START RECORDS
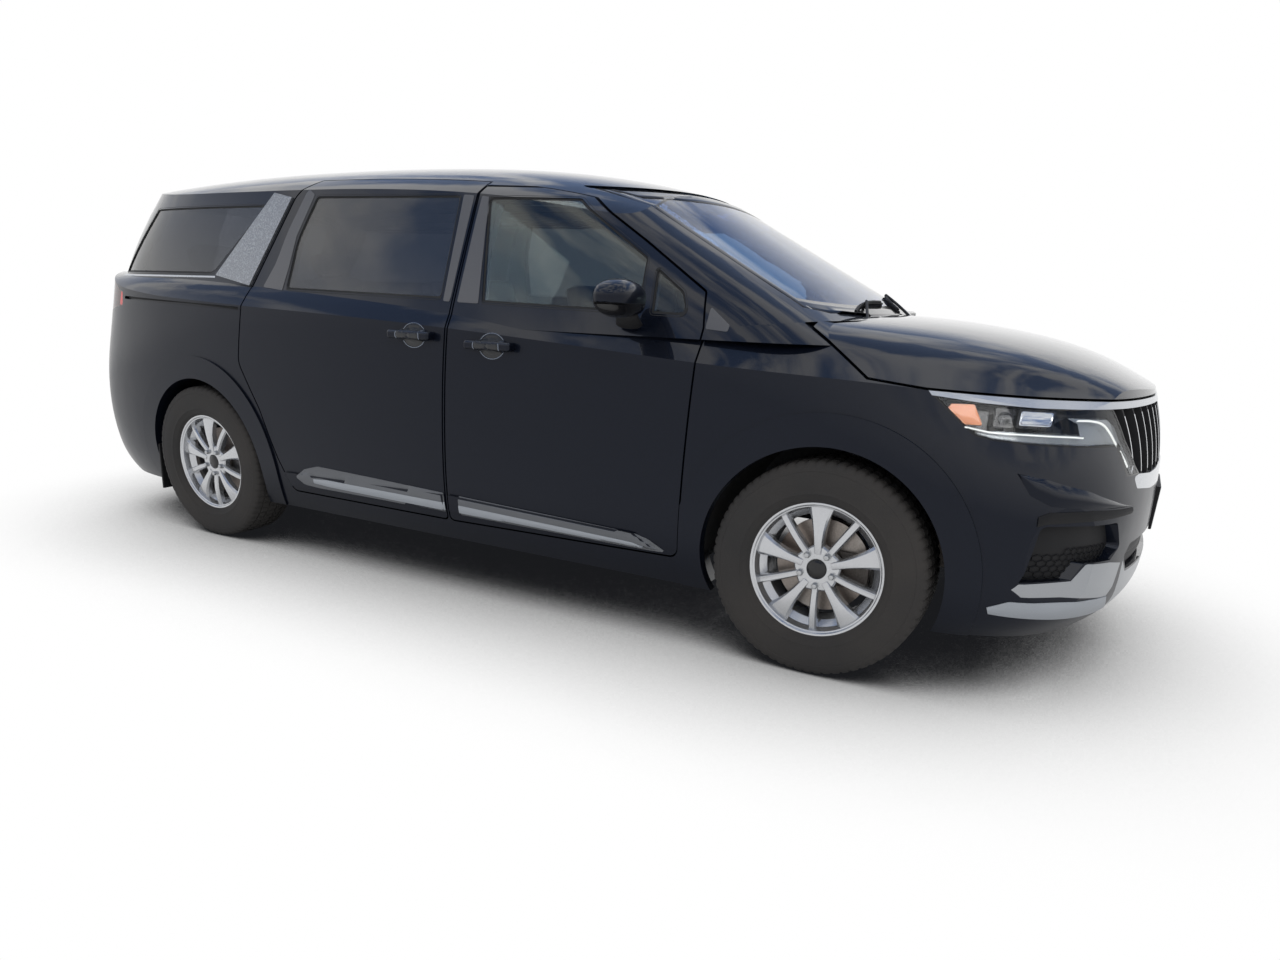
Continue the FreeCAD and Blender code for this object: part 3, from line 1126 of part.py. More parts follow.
END RECORDS
START RECORDS
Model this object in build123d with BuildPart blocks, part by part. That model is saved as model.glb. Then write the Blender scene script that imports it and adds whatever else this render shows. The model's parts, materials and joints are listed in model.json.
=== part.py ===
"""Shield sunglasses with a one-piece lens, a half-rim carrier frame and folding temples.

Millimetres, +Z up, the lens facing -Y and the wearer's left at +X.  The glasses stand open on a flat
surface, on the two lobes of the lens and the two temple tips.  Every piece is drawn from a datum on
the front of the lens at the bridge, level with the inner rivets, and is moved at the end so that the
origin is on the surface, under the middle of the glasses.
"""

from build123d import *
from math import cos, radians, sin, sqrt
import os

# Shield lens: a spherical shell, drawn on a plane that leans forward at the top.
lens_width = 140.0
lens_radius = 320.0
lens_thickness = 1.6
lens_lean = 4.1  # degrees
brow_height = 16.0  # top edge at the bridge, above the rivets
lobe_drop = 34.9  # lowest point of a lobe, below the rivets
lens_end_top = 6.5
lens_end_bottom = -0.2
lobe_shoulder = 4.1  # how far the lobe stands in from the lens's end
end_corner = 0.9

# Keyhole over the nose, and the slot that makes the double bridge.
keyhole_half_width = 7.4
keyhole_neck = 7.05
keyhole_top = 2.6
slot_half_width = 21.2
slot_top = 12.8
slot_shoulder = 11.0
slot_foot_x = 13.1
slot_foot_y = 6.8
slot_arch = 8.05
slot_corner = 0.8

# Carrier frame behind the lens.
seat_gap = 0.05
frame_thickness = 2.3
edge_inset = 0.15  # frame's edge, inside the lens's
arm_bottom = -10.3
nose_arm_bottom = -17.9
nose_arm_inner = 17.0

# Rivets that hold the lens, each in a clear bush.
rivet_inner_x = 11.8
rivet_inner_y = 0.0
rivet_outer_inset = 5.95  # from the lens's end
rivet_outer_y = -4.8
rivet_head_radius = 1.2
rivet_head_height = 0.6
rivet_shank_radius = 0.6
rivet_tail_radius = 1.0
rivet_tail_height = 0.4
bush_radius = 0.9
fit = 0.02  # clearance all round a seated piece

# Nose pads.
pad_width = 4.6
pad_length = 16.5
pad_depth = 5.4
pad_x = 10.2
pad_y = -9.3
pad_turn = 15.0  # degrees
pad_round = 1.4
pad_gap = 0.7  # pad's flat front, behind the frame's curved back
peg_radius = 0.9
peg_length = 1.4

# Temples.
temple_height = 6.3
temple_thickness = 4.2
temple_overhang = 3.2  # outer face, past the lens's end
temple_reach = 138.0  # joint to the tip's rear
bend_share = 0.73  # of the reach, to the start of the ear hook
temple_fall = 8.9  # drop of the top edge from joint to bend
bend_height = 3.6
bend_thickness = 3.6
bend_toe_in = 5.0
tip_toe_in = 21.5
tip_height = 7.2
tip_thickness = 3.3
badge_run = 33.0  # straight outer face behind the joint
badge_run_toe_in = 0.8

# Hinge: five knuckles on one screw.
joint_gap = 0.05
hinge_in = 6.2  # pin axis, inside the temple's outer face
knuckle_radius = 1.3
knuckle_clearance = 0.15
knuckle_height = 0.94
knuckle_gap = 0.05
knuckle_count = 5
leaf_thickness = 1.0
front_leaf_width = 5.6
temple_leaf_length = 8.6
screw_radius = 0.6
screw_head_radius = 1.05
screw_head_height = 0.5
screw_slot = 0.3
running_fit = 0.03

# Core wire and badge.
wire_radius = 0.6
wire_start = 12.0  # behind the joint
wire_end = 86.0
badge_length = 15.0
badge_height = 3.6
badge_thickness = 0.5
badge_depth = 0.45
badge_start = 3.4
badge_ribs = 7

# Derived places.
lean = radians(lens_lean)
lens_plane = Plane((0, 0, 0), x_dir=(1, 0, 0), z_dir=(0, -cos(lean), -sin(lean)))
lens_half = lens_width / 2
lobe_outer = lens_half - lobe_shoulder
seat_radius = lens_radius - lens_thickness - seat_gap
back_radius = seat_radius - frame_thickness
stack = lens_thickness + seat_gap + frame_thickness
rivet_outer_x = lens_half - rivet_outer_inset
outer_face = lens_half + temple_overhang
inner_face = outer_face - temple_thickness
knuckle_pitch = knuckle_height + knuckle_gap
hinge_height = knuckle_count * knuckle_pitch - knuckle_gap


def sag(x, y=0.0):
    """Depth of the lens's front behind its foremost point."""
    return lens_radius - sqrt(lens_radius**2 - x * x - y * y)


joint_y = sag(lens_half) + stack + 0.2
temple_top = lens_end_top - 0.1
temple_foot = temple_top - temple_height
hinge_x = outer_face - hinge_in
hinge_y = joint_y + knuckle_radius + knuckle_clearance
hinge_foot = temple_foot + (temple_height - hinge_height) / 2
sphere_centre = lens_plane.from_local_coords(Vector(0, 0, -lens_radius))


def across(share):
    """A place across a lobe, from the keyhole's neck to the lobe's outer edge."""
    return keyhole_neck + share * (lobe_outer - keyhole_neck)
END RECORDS
§ **STATED TASK**
Collect from the data above every line that includes "Blender".

§ **THE REPLY**
Continue the FreeCAD and Blender code for this object: part 3, from line 1126 of part.py. More parts follow.
Model this object in build123d with BuildPart blocks, part by part. That model is saved as model.glb. Then write the Blender scene script that imports it and adds whatever else this render shows. The model's parts, materials and joints are listed in model.json.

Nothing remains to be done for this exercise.